[BEGIN]
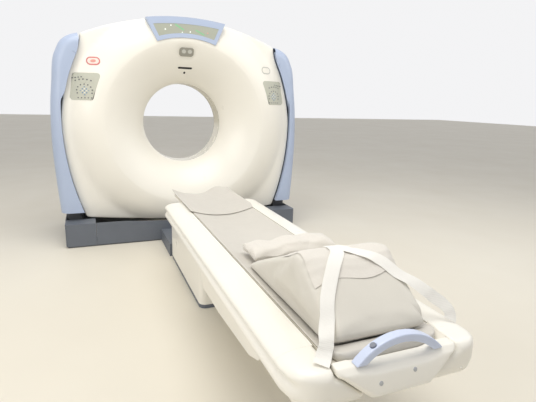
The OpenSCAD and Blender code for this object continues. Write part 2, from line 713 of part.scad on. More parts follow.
// Side view of the rails' raked head end, sunk by wall
module bow(wall) rotate([90, 0, 90]) translate([0, 0, channel_x - over]) linear_extrude(rail_x)
    polygon(concat([[-foot_reach, rail_top_z + over], [-rail_head - wall, rail_top_z + over]],
        arc(-rail_head - bow_len, rail_top_z - 4, bow_len - wall, rail_h + 4, 0, -90, 14),
        [[-foot_reach, rail_low_z - 8]]));
module rail_cover() color(warm_white) at_gantry() difference() {
    intersection() {
        rail_form(0, -foot_seam, -rail_head);
        bow(0);
    }
    intersection() {
        rail_form(rail_t, -foot_seam - over, -rail_head - rail_t);
        bow(2 * rail_t);
    }
}
module right_rail_cover() rail_cover();
module left_rail_cover() mirror([1, 0, 0]) rail_cover();

// Foot covers: the rail's section, rounded in plan and from the side
foot_round = 122;
foot_round_x = rail_x - 3 - foot_round;
heel_len = 150;
heel_h = 90;
toe_len = 70;
toe_h = 45;
lobe_head = tray_foot + 6;
lobe_gap = 4;
// The foot covers' lobes reach inwards under the slanted sides of the end cap
module lobe_form(wall, y1) translate([0, y1, 0]) face_table() linear_extrude(foot_end + y1)
    polygon(concat([[cap_low_x + 2 + wall, rail_low_z + wall],
        [cap_low_x + 2 + wall, cap_low_z - lobe_gap - wall / 2],
        [cap_side_x + wall, cap_side_z - lobe_gap - wall],
        [channel_x + wall, cap_side_z + 2 - wall], [channel_x + wall, rail_top_z - wall]],
        outer_section(wall)));
module foot_plan(wall) translate([0, 0, rail_low_z - over]) linear_extrude(rail_h + 2 * over)
    polygon(concat([[0, -foot_seam - 2], [0, -foot_end + wall]],
        arc(foot_round_x, -foot_end + foot_round, foot_round - wall, foot_round - wall, -90, 0, 14),
        [[rail_x - wall, -foot_seam - 2]]));
module foot_side(wall) rotate([90, 0, 90]) linear_extrude(2 * rail_x)
    polygon(concat([[-foot_seam, rail_top_z + over], [-foot_seam, rail_low_z - over]],
        arc(-foot_end + heel_len, rail_low_z + heel_h, heel_len - wall, heel_h - wall, -90, -180, 10),
        arc(-foot_end + toe_len, rail_top_z - toe_h, toe_len - wall, toe_h - wall, 180, 90, 8)));
module foot_cover() color(warm_white) at_gantry() difference() {
    intersection() {
        union() {
            rail_form(0, -foot_end, -foot_seam - 2);
            lobe_form(0, -lobe_head);
        }
        foot_plan(0);
        foot_side(0);
    }
    intersection() {
        union() {
            rail_form(rail_t, -foot_end, -foot_seam + over);
            lobe_form(rail_t, over - lobe_head);
        }
        translate([0, over, 0]) foot_plan(rail_t);
        foot_side(rail_t);
    }
}
module right_foot_cover() foot_cover();
module left_foot_cover() mirror([1, 0, 0]) foot_cover();

// The cover under the table, between the pedestal and the foot end
belly_x = 268;
belly_t = 4;
belly_head = pedestal_foot + 50;
belly_foot = foot_end - 392;
belly_low_z = frame_low_z - 139;
module belly_side(wall) polygon([[-belly_head - wall, frame_low_z + over],
    [-belly_head - 50 - wall, belly_low_z + 26 + wall], [-belly_head - 110, belly_low_z + wall],
    [-belly_head - 400, belly_low_z + wall], [-belly_foot + 180, belly_low_z + 30 + wall],
    [-belly_foot + 80, belly_low_z + 66 + wall], [-belly_foot + wall, frame_low_z + over]]);
module belly_mass(wall) intersection() {
    rotate([90, 0, 90]) translate([0, 0, -belly_x + wall])
        linear_extrude(2 * belly_x - 2 * wall) belly_side(wall);
    block([-belly_x, -foot_reach, 0], [belly_x, -pedestal_foot, frame_low_z + (wall > 0 ? over : 0)]);
}
module belly_cover() color(warm_white) at_gantry() difference() {
    belly_mass(0);
    belly_mass(belly_t);
}

// The cradle: a curved board that lies on its guides
cradle_foot = foot_reach - cap_len;
module cradle_arc(r_out, r_in, half, y0, y1) intersection() {
    translate([0, 0, cradle_mid_z]) ring_y(r_out, r_in, y0, y1);
    block([-half, y0, 0], [half, y1, cradle_mid_z]);
}
module cradle() color("#e6e3dc") at_gantry()
    cradle_arc(cradle_r, cradle_r - cradle_t, cradle_x, -cradle_foot, -cradle_head);

// The cap at the cradle's foot end, with a flat apron between the guides
cap_low_z = 404;
cap_low_x = 103;
cap_side_x = guide_x - 2;
cap_side_z = cradle_under(cap_side_x);
cap_top_z = 496;
cap_shoulder_z = 508;
module cap_face(grow) {
    wing = [for (i = [0:4]) cap_side_x + i / 4 * (cradle_x - cap_side_x - grow)];
    right_side = concat([[cap_low_x - grow / 2, cap_low_z + grow]],
        [for (x = wing) [x, cradle_under(x) + grow]],
        [[cradle_x - grow, cap_shoulder_z - grow], [handle_x + 20, cap_shoulder_z - grow],
        [handle_x - 40, cap_top_z - grow]]);
    polygon(concat(right_side, [for (p = reversed(right_side)) [-p[0], p[1]]]));
}
cap_round = 24;
cap_slices = 6;
module end_cap() color(warm_white) at_gantry() {
    translate([0, -cradle_foot - seat_gap, 0]) face_table()
        linear_extrude(cap_len - cap_round - seat_gap) cap_face(0);
    for (i = [0:cap_slices - 1]) {
        a = 90 * (i + 1) / cap_slices;
        translate([0, -foot_reach + cap_round * (1 - i / cap_slices), 0]) face_table()
            linear_extrude(cap_round / cap_slices) cap_face(cap_round * (1 - cos(a)) * 0.6);
    }
}

// The pull handle: an arched grip on the cap, with its release button
handle_y = -foot_reach + 42;
handle_w = 34;
handle_foot_z = cap_shoulder_z;
handle_r = (handle_x * handle_x + handle_rise * handle_rise) / (2 * handle_rise);
handle_mid_z = handle_foot_z + handle_rise - handle_r;
button_r = 9;
button_angle = 62;
module at_button() translate([0, handle_y, handle_mid_z]) rotate([0, button_angle - 90, 0]) children();
module pull_handle() color(handle_blue) at_gantry() difference() {
    intersection() {
        translate([0, 0, handle_mid_z]) ring_y(handle_r + handle_t / 2, handle_r - handle_t / 2,
            handle_y - handle_w / 2, handle_y + handle_w / 2);
        block([-2 * handle_x, -foot_reach, handle_foot_z], [2 * handle_x, -cradle_foot, iso_z]);
    }
    at_button() translate([0, 0, handle_r]) cylinder(r = button_r + seat_gap, h = handle_t);
}
module handle_button() color("#8f9399") at_gantry() at_button() translate([0, 0, handle_r + 4])
    cylinder(r = button_r, h = handle_t / 2 - 1);

// Soft pieces that lie on the cradle
pad_head = 815;
pad_x = 208;
pad_edge_z = 512;
pad_mid_z = cradle_z + cradle_t + pad_t;
pad_r = (pad_x * pad_x + pow(pad_edge_z - pad_mid_z, 2)) / (2 * (pad_edge_z - pad_mid_z));
// A cushion solid over the cradle, below a round top of a radius and above one of another
module pad_solid(half, z_mid, r_top, y0, y1) difference() {
    intersection() {
        translate([0, 0, cradle_mid_z]) face_table() translate([0, 0, -y1])
            cylinder(r = cradle_r - cradle_t - seat_gap, h = y1 - y0, $fn = 180);
        block([-half, y0, cradle_z], [half, y1, pad_edge_z + 2]);
    }
    translate([0, y1 + over, z_mid + r_top]) face_table()
        cylinder(r = r_top, h = y1 - y0 + 2 * over, $fn = 180);
}
module cradle_pad() color(pad_grey) at_gantry()
    pad_solid(pad_x, pad_mid_z, pad_r, -cradle_foot + 3, -pad_head);

mat_head = 780;
mat_near = 1350;
mat_skew = 80;
mat_x = 226;
mat_t = 14;
module head_mat() color(pad_grey) at_gantry() intersection() {
    translate([0, 0, pad_mid_z + pad_r])
        ring_y(pad_r - seat_gap, pad_r - seat_gap - mat_t, -mat_near - mat_skew, -mat_head);
    translate([0, 0, cradle_z]) linear_extrude(2 * (rail_top_z - cradle_z)) polygon([
        [-mat_x, -mat_near - mat_skew], [mat_x, -mat_near + mat_skew],
        [mat_x, -mat_head], [-mat_x, -mat_head]]);
}

// The leg cushion: a wedge with its ridge across the cradle
wedge_x = 192;
wedge_head = 2440;
wedge_ridge = 2917;
wedge_foot = 3174;
wedge_low_z = pad_mid_z + pad_r - sqrt(pad_r * pad_r - wedge_x * wedge_x) + seat_gap;
wedge_top_z = 727;
wedge_round = 22;
ridge_round = 30;
ridge_mid_z = wedge_top_z - ridge_round;
nose_mid_y = wedge_round - wedge_foot;
nose_mid_z = wedge_low_z + wedge_round;
module knee_wedge() color(pad_grey) at_gantry() rotate([90, 0, 90]) translate([0, 0, -wedge_x])
    linear_extrude(2 * wedge_x) {
        hull() {
            translate([-wedge_ridge, ridge_mid_z]) circle(ridge_round, $fn = 32);
            translate([-wedge_head - 60, wedge_low_z]) square([60, 8]);
            translate([-wedge_foot, wedge_low_z]) square([wedge_round, 8]);
            translate([nose_mid_y, nose_mid_z]) circle(wedge_round, $fn = 32);
        }
    }
pillow_head = 2235;
pillow_foot = 2425;
pillow_left = -150;
pillow_right = 290;
pillow_low_z = pad_edge_z + seat_gap;
pillow_h = 56;
pillow_round = 24;
module pillow() color("#efece4") at_gantry() rotate([90, 0, 90]) translate([0, 0, pillow_left])
    linear_extrude(pillow_right - pillow_left) hull() {
        for (y = [pillow_round - pillow_foot, -pillow_head - pillow_round])
            translate([y, pillow_low_z + pillow_round]) circle(pillow_round, $fn = 24);
        translate([2 * pillow_round - pillow_foot, pillow_low_z])
            square([pillow_foot - pillow_head - 4 * pillow_round, pillow_h]);
    }

// Slope of the wedge's foot side, and its height at a distance behind the ridge
slope_run = -wedge_ridge - nose_mid_y;
slope_drop = ridge_mid_z - nose_mid_z;
slope_a = atan2(slope_drop, slope_run)
    + asin((ridge_round - wedge_round) / sqrt(slope_run * slope_run + slope_drop * slope_drop));
function slope_z(back) = ridge_mid_z + ridge_round / cos(slope_a) - back * tan(slope_a);

// Two flat straps: one down the slope and over its nose, one bowed out to the right rail
strap_w = 48;
strap_t = 3;
strap_gap = 0.3;
strap_lift = strap_gap / cos(slope_a) + strap_t / 2 * (1 + tan(slope_a));
function on_slope(x, back) = [x, -wedge_ridge - back, slope_z(back) + strap_lift];
// A strap's middle over a round of radius r, at angle a past its top, where its path bends by step
function round_lift(r, a, step) = (r + strap_gap + strap_t / 2 * (sin(a) + cos(a))) / cos(step / 2);
function ridge_point(x, part) = let (a = slope_a * part, r = round_lift(ridge_round, a, slope_a / 2))
    [x, -wedge_ridge - r * sin(a), ridge_mid_z + r * cos(a)];
nose_step = (90 - slope_a) / 3;
function nose_point(x, i) = let (a = slope_a + i * nose_step, r = round_lift(wedge_round, a, nose_step))
    [x, nose_mid_y - r * sin(a), nose_mid_z + r * cos(a)];
module strap_path(points) for (i = [0:len(points) - 2]) hull() {
    for (p = [points[i], points[i + 1]]) translate(p) cube([strap_w, strap_t, strap_t], center = true);
}
strap_low_z = rail_top_z + strap_gap + strap_t / 2;
module straps() color("#fbf8f0") at_gantry() {
    strap_path([ridge_point(-28, 0), ridge_point(-34, 0.5), ridge_point(-42, 1), on_slope(-87, 68),
        on_slope(-150, 151), nose_point(-200, 0), nose_point(-206, 1), nose_point(-212, 2),
        [-224, -wedge_foot - 14, strap_low_z + 19], [-240, -wedge_foot - 28, strap_low_z + 3],
        [-257, -wedge_foot - 41, strap_low_z + 0.5]]);
    strap_path([ridge_point(19, 0), ridge_point(28, 0.5), ridge_point(40, 1), on_slope(116, 71),
        on_slope(160, 118), on_slope(218, 165), [262, -wedge_ridge - 183, strap_low_z + 70],
        [290, -wedge_ridge - 196, strap_low_z + 51], [304, -wedge_ridge - 209, strap_low_z + 33],
        [308, -wedge_ridge - 218, strap_low_z + 14], [297, -wedge_ridge - 226, strap_low_z]]);
}

base_frame();
left_pylon();
right_pylon();
trunnion_bearings();
tilt_gearmotor();
base_front_cover();
base_rear_cover();
base_left_cover();
base_right_cover();
left_side_cover();
right_side_cover();
dock_cover();
table_base_plate();
pedestal_cover();
lift_columns_outer();
tilt_frame();
main_bearing();
front_cover();
rear_cover();
display_bezel();
display_window();
left_control_panel();
right_control_panel();
throat_rings();
bore_liner();
breathing_light();
laser_windows();
estop_rings();
rotor_motor();
drive_belt();
brush_block();
left_estop_button();
right_estop_button();
motor_pulley();
rotor_drum();
x_ray_tube();
collimator();
detector_array();
generator();
slip_ring();
mid_cover();
lift_columns_mid();
lift_skirt();
lift_columns_inner();
table_frame();
cradle_guides();
left_rail_cover();
right_rail_cover();
left_foot_cover();
right_foot_cover();
belly_cover();
cradle();
end_cap();
pull_handle();
handle_button();
cradle_pad();
head_mat();
knee_wedge();
pillow();
straps();
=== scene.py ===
"""Looks of the ct scanner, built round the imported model. Metres, same frame as the model."""
import json
import math

import bmesh
import bpy
import numpy as np
from mathutils import Matrix, Vector
from mathutils.bvhtree import BVHTree

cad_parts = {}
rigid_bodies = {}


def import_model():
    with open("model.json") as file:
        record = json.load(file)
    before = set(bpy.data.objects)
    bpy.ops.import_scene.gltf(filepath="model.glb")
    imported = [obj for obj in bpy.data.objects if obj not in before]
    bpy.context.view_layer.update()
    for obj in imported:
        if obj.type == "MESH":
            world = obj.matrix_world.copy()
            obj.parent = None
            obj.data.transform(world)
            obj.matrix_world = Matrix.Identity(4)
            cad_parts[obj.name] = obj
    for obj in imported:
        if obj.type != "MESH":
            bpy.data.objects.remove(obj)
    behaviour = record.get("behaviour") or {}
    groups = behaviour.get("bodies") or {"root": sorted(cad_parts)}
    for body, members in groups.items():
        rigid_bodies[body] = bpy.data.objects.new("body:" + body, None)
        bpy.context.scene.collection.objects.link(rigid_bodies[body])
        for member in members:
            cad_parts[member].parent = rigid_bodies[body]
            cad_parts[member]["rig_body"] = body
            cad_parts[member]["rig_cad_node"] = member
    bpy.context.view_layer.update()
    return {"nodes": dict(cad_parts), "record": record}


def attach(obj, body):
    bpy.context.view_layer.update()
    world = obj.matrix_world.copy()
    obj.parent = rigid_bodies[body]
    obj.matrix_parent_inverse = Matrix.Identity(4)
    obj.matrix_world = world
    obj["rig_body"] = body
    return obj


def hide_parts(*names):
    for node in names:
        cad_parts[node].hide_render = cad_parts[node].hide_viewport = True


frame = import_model()
nodes = frame["nodes"]

MM = 0.001
# the scan plane and the bore's centre, and that centre over the floor in mm
ISO_Y, ISO_Z, AXIS_Z = 1.445, 1.015, 1015


def clamp01(v):
    return max(0.0, min(1.0, v))


def eased(v):
    """Smooth step of a value from 0 to 1."""
    return v * v * (3 - 2 * v)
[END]
*Directions for this task*: Emit, unaltered, the lines from the top of the listing down through the line that holds "module left_rail_cover() mirror([1, 0, 0])"; emit nothing else.

*Expected output*:
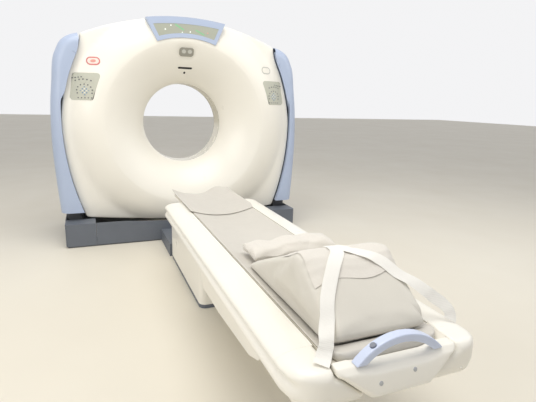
The OpenSCAD and Blender code for this object continues. Write part 2, from line 713 of part.scad on. More parts follow.
// Side view of the rails' raked head end, sunk by wall
module bow(wall) rotate([90, 0, 90]) translate([0, 0, channel_x - over]) linear_extrude(rail_x)
    polygon(concat([[-foot_reach, rail_top_z + over], [-rail_head - wall, rail_top_z + over]],
        arc(-rail_head - bow_len, rail_top_z - 4, bow_len - wall, rail_h + 4, 0, -90, 14),
        [[-foot_reach, rail_low_z - 8]]));
module rail_cover() color(warm_white) at_gantry() difference() {
    intersection() {
        rail_form(0, -foot_seam, -rail_head);
        bow(0);
    }
    intersection() {
        rail_form(rail_t, -foot_seam - over, -rail_head - rail_t);
        bow(2 * rail_t);
    }
}
module right_rail_cover() rail_cover();
module left_rail_cover() mirror([1, 0, 0]) rail_cover();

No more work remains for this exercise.